### [Material provided]
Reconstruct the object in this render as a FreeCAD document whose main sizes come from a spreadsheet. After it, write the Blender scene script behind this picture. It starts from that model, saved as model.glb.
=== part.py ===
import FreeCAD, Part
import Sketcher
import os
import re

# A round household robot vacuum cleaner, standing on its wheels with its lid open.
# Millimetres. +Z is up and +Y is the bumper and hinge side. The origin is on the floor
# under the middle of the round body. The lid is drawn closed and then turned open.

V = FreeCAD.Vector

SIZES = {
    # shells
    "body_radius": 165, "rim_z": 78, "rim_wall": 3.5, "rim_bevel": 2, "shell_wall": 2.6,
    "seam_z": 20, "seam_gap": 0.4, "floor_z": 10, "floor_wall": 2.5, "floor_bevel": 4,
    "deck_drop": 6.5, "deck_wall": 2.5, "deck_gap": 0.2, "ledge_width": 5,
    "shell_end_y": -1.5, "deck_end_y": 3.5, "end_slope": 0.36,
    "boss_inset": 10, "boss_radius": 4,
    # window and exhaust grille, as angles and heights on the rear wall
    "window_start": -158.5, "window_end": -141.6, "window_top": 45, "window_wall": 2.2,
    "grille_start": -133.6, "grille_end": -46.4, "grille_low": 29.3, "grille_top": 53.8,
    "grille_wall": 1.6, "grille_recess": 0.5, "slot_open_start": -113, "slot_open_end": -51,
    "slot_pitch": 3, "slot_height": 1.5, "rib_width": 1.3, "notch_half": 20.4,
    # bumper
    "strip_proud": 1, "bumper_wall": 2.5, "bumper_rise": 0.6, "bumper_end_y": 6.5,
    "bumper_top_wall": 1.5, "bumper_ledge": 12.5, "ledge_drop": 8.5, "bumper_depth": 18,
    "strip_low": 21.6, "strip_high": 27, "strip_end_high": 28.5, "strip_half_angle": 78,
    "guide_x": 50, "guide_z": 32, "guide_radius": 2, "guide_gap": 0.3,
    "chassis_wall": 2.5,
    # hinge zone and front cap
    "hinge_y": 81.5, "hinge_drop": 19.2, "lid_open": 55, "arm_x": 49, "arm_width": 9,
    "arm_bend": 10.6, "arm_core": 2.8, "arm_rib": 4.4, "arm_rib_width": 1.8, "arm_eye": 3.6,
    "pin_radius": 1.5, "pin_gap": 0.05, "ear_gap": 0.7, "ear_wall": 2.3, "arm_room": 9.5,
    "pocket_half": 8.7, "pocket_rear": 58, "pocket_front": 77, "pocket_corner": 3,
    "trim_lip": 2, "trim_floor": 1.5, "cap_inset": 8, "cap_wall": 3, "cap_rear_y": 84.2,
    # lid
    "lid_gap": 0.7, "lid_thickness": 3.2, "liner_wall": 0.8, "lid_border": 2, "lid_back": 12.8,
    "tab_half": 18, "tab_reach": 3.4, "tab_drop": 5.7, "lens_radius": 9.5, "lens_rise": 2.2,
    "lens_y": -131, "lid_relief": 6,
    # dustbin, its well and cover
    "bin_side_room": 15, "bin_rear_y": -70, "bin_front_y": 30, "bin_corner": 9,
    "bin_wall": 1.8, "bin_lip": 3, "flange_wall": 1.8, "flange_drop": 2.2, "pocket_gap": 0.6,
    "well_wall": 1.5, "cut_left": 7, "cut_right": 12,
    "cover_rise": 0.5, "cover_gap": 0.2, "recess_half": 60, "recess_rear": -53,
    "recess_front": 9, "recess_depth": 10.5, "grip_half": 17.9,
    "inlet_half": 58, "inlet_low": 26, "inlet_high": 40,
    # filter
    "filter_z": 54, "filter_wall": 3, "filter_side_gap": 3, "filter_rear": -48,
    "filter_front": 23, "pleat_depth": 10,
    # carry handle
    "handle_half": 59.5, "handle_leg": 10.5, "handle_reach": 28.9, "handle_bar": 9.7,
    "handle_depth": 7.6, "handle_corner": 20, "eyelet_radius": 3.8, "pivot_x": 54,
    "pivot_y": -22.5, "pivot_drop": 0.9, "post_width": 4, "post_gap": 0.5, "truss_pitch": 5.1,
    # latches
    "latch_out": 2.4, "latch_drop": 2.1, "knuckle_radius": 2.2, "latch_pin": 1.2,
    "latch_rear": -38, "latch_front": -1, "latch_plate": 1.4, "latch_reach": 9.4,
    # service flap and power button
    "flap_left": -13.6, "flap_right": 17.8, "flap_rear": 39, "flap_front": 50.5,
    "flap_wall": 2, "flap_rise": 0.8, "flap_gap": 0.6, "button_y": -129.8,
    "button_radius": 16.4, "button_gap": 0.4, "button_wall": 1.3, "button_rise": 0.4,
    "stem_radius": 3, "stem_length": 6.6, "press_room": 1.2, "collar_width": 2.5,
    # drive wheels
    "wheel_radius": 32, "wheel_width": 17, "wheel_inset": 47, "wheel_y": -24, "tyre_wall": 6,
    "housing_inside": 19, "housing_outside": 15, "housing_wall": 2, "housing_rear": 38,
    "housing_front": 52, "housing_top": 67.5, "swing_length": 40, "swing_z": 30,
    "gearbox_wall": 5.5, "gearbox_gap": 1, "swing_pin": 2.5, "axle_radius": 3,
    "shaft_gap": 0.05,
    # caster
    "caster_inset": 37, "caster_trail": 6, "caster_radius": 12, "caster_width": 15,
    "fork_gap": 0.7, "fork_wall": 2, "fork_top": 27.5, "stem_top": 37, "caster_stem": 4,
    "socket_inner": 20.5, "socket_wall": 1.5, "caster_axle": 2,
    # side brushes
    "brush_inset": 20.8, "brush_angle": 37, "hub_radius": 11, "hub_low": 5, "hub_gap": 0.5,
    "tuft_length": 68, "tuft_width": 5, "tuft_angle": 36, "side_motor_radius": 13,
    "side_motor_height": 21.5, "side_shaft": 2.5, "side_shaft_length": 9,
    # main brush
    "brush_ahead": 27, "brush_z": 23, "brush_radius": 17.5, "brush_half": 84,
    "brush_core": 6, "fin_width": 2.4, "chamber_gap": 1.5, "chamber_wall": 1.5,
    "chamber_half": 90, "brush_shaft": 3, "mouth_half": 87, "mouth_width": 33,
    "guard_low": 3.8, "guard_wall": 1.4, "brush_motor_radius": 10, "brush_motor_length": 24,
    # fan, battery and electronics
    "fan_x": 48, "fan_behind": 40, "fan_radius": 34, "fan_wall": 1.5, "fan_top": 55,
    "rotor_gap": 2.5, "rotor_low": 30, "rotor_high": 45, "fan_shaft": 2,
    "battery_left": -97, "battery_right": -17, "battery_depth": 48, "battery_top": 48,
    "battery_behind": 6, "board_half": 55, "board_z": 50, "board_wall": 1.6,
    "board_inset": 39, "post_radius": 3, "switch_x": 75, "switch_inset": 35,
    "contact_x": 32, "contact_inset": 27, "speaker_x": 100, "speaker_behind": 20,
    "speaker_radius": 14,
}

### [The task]
Copy every line of the material, please, keeping it exactly the same.

### [Result of this exercise]
Reconstruct the object in this render as a FreeCAD document whose main sizes come from a spreadsheet. After it, write the Blender scene script behind this picture. It starts from that model, saved as model.glb.
=== part.py ===
import FreeCAD, Part
import Sketcher
import os
import re

# A round household robot vacuum cleaner, standing on its wheels with its lid open.
# Millimetres. +Z is up and +Y is the bumper and hinge side. The origin is on the floor
# under the middle of the round body. The lid is drawn closed and then turned open.

V = FreeCAD.Vector

SIZES = {
    # shells
    "body_radius": 165, "rim_z": 78, "rim_wall": 3.5, "rim_bevel": 2, "shell_wall": 2.6,
    "seam_z": 20, "seam_gap": 0.4, "floor_z": 10, "floor_wall": 2.5, "floor_bevel": 4,
    "deck_drop": 6.5, "deck_wall": 2.5, "deck_gap": 0.2, "ledge_width": 5,
    "shell_end_y": -1.5, "deck_end_y": 3.5, "end_slope": 0.36,
    "boss_inset": 10, "boss_radius": 4,
    # window and exhaust grille, as angles and heights on the rear wall
    "window_start": -158.5, "window_end": -141.6, "window_top": 45, "window_wall": 2.2,
    "grille_start": -133.6, "grille_end": -46.4, "grille_low": 29.3, "grille_top": 53.8,
    "grille_wall": 1.6, "grille_recess": 0.5, "slot_open_start": -113, "slot_open_end": -51,
    "slot_pitch": 3, "slot_height": 1.5, "rib_width": 1.3, "notch_half": 20.4,
    # bumper
    "strip_proud": 1, "bumper_wall": 2.5, "bumper_rise": 0.6, "bumper_end_y": 6.5,
    "bumper_top_wall": 1.5, "bumper_ledge": 12.5, "ledge_drop": 8.5, "bumper_depth": 18,
    "strip_low": 21.6, "strip_high": 27, "strip_end_high": 28.5, "strip_half_angle": 78,
    "guide_x": 50, "guide_z": 32, "guide_radius": 2, "guide_gap": 0.3,
    "chassis_wall": 2.5,
    # hinge zone and front cap
    "hinge_y": 81.5, "hinge_drop": 19.2, "lid_open": 55, "arm_x": 49, "arm_width": 9,
    "arm_bend": 10.6, "arm_core": 2.8, "arm_rib": 4.4, "arm_rib_width": 1.8, "arm_eye": 3.6,
    "pin_radius": 1.5, "pin_gap": 0.05, "ear_gap": 0.7, "ear_wall": 2.3, "arm_room": 9.5,
    "pocket_half": 8.7, "pocket_rear": 58, "pocket_front": 77, "pocket_corner": 3,
    "trim_lip": 2, "trim_floor": 1.5, "cap_inset": 8, "cap_wall": 3, "cap_rear_y": 84.2,
    # lid
    "lid_gap": 0.7, "lid_thickness": 3.2, "liner_wall": 0.8, "lid_border": 2, "lid_back": 12.8,
    "tab_half": 18, "tab_reach": 3.4, "tab_drop": 5.7, "lens_radius": 9.5, "lens_rise": 2.2,
    "lens_y": -131, "lid_relief": 6,
    # dustbin, its well and cover
    "bin_side_room": 15, "bin_rear_y": -70, "bin_front_y": 30, "bin_corner": 9,
    "bin_wall": 1.8, "bin_lip": 3, "flange_wall": 1.8, "flange_drop": 2.2, "pocket_gap": 0.6,
    "well_wall": 1.5, "cut_left": 7, "cut_right": 12,
    "cover_rise": 0.5, "cover_gap": 0.2, "recess_half": 60, "recess_rear": -53,
    "recess_front": 9, "recess_depth": 10.5, "grip_half": 17.9,
    "inlet_half": 58, "inlet_low": 26, "inlet_high": 40,
    # filter
    "filter_z": 54, "filter_wall": 3, "filter_side_gap": 3, "filter_rear": -48,
    "filter_front": 23, "pleat_depth": 10,
    # carry handle
    "handle_half": 59.5, "handle_leg": 10.5, "handle_reach": 28.9, "handle_bar": 9.7,
    "handle_depth": 7.6, "handle_corner": 20, "eyelet_radius": 3.8, "pivot_x": 54,
    "pivot_y": -22.5, "pivot_drop": 0.9, "post_width": 4, "post_gap": 0.5, "truss_pitch": 5.1,
    # latches
    "latch_out": 2.4, "latch_drop": 2.1, "knuckle_radius": 2.2, "latch_pin": 1.2,
    "latch_rear": -38, "latch_front": -1, "latch_plate": 1.4, "latch_reach": 9.4,
    # service flap and power button
    "flap_left": -13.6, "flap_right": 17.8, "flap_rear": 39, "flap_front": 50.5,
    "flap_wall": 2, "flap_rise": 0.8, "flap_gap": 0.6, "button_y": -129.8,
    "button_radius": 16.4, "button_gap": 0.4, "button_wall": 1.3, "button_rise": 0.4,
    "stem_radius": 3, "stem_length": 6.6, "press_room": 1.2, "collar_width": 2.5,
    # drive wheels
    "wheel_radius": 32, "wheel_width": 17, "wheel_inset": 47, "wheel_y": -24, "tyre_wall": 6,
    "housing_inside": 19, "housing_outside": 15, "housing_wall": 2, "housing_rear": 38,
    "housing_front": 52, "housing_top": 67.5, "swing_length": 40, "swing_z": 30,
    "gearbox_wall": 5.5, "gearbox_gap": 1, "swing_pin": 2.5, "axle_radius": 3,
    "shaft_gap": 0.05,
    # caster
    "caster_inset": 37, "caster_trail": 6, "caster_radius": 12, "caster_width": 15,
    "fork_gap": 0.7, "fork_wall": 2, "fork_top": 27.5, "stem_top": 37, "caster_stem": 4,
    "socket_inner": 20.5, "socket_wall": 1.5, "caster_axle": 2,
    # side brushes
    "brush_inset": 20.8, "brush_angle": 37, "hub_radius": 11, "hub_low": 5, "hub_gap": 0.5,
    "tuft_length": 68, "tuft_width": 5, "tuft_angle": 36, "side_motor_radius": 13,
    "side_motor_height": 21.5, "side_shaft": 2.5, "side_shaft_length": 9,
    # main brush
    "brush_ahead": 27, "brush_z": 23, "brush_radius": 17.5, "brush_half": 84,
    "brush_core": 6, "fin_width": 2.4, "chamber_gap": 1.5, "chamber_wall": 1.5,
    "chamber_half": 90, "brush_shaft": 3, "mouth_half": 87, "mouth_width": 33,
    "guard_low": 3.8, "guard_wall": 1.4, "brush_motor_radius": 10, "brush_motor_length": 24,
    # fan, battery and electronics
    "fan_x": 48, "fan_behind": 40, "fan_radius": 34, "fan_wall": 1.5, "fan_top": 55,
    "rotor_gap": 2.5, "rotor_low": 30, "rotor_high": 45, "fan_shaft": 2,
    "battery_left": -97, "battery_right": -17, "battery_depth": 48, "battery_top": 48,
    "battery_behind": 6, "board_half": 55, "board_z": 50, "board_wall": 1.6,
    "board_inset": 39, "post_radius": 3, "switch_x": 75, "switch_inset": 35,
    "contact_x": 32, "contact_inset": 27, "speaker_x": 100, "speaker_behind": 20,
    "speaker_radius": 14,
}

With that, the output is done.